* [Exercise goal] Collect every line that includes the string "materials".

* [Given data]
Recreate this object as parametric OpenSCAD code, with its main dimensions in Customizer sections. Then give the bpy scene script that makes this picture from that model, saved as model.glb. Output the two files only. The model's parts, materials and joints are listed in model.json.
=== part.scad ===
...
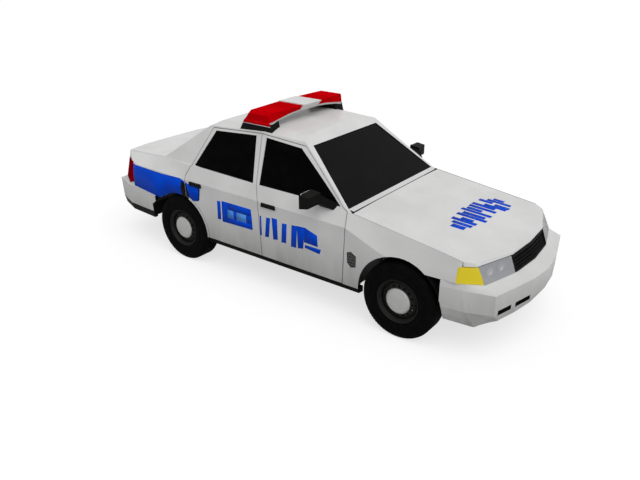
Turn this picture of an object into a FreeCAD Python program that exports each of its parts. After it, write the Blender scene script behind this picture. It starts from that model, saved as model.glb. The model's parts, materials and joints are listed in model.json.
--
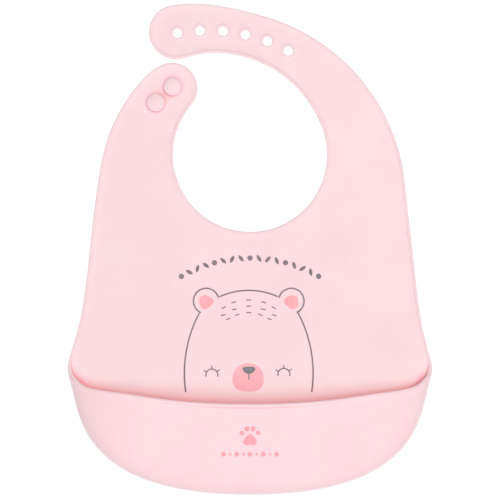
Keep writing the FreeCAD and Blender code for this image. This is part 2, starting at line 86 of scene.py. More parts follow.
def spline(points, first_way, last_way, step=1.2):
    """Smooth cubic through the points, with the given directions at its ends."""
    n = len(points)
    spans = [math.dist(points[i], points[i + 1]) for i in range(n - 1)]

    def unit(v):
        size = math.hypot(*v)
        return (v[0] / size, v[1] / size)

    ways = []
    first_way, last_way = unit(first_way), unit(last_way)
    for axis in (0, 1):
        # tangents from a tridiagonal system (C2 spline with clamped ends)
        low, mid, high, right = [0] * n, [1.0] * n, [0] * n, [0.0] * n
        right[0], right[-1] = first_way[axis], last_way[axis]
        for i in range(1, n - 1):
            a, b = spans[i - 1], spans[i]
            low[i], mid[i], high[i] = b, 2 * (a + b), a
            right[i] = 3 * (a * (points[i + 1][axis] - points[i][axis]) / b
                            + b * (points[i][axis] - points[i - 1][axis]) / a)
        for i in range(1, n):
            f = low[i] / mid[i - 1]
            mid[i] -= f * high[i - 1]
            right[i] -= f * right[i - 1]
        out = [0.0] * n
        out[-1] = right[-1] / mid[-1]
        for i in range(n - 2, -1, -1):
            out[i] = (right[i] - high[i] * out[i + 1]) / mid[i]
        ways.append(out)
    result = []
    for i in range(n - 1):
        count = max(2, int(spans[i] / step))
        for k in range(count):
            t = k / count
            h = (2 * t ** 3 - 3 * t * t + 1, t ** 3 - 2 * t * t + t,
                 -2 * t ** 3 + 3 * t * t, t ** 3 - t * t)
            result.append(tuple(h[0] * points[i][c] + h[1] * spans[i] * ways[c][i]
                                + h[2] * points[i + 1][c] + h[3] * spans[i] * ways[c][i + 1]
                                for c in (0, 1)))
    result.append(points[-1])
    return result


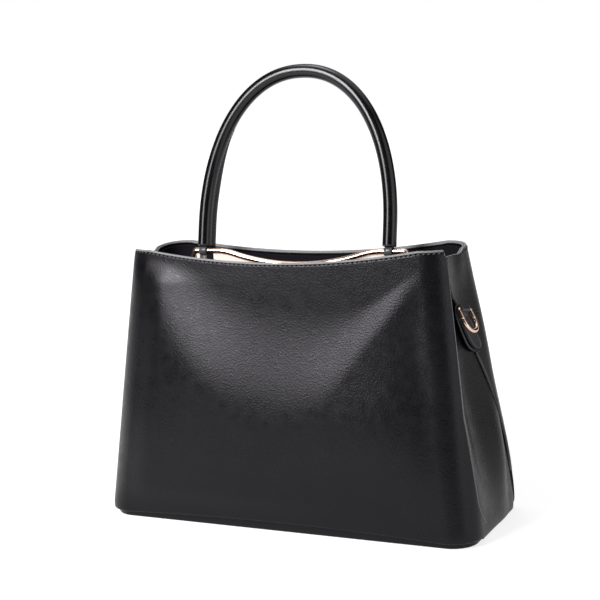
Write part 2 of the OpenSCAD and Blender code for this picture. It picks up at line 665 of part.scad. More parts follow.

* [Answer below]
Recreate this object as parametric OpenSCAD code, with its main dimensions in Customizer sections. Then give the bpy scene script that makes this picture from that model, saved as model.glb. Output the two files only. The model's parts, materials and joints are listed in model.json.
Turn this picture of an object into a FreeCAD Python program that exports each of its parts. After it, write the Blender scene script behind this picture. It starts from that model, saved as model.glb. The model's parts, materials and joints are listed in model.json.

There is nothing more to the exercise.